Just as for Flash, partners using AMP will be urged to direct users to Adobe's Web site to download the component directly. Though it's only a 1.4 MB download, it's dependent upon the AIR platform, whose installation routine is triggered by AMP's installation automatically. By comparison, Microsoft's Windows Media Player doesn't have the virtue of automatically installing Silverlight -- which competes with the AIR platform -- because the two components are not inter-dependent upon one another. Such an interdependence, if it existed, could conceivably spur Silverlight installations...as well as trigger the requisite skepticism of Microsoft's motives.

A check of Adobe Media Player's 1.0 functionality this morning shows it does contain access to some unquestionably essential content, such as all 79 episodes of the original Star Trek in their uncut and unaltered form.
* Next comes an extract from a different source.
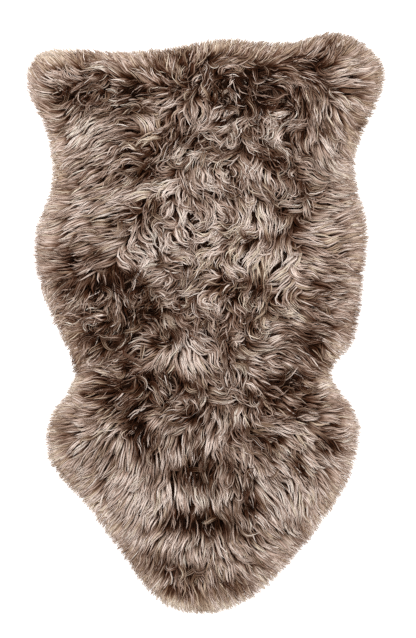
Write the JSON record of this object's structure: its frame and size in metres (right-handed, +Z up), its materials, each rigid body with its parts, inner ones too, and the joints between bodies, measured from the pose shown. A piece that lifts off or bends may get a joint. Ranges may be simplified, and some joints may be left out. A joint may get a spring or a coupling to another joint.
{
  "type": "sheepskin",
  "caption": "Long-wool sheepskin laid flat with the fleece up: a tanned pelt under a deep, lumpy brown fleece whose tapered locks reach past it all round.",
  "frame": {"origin": "centre of the footprint on the floor, under the wool's box", "axes": "+Y from the tapered end to the broad end, +X to the right seen from above with the broad end away, +Z up through the wool"},
  "size_m": [0.675, 1.103, 0.0532],
  "materials": {
    "wool": "long soft wool, dark brown at the root and light taupe at the tip",
    "skin": "matt suede nap of the tanned flesh side"
  },
  "bodies": {
    "root": {"fleece": "wool", "pelt": "skin"}
  },
  "joints": []
}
Though a "pre-roll" ad did precede one episode we checked out, not all the prepared commercial break points inserted back in 1966 were filled with ads, though some were. The fast-forward/rewind scroll bar was surprisingly operational, letting viewers skip not only through scenes at will but also right over the ads.

Streaming was appreciably quick, with the entire episode downloaded over our Comcast connection in about a minute. In our tests, we did notice AMP was confused a bit by our ZoneAlarm Pro firewall. While ZAP was set up to not trust AMP automatically without asking first, ZAP's periodic asking for permission to pass AMP through the Internet (every five minutes) would result in AMP resetting its playback position on the episode to the very beginning. The previously retrieved material was still in memory, however; and the problem was resolved by setting ZAP to trust AMP implicitly.

Our test was limited to film content that was scanned for traditional, low-resolution analog video at 480 lines interlaced. It will be interesting to see how well the delivery system and console hold up under the pressure of multiple providers pushing 720p and 1080p (progressive scan) high-def content all at once.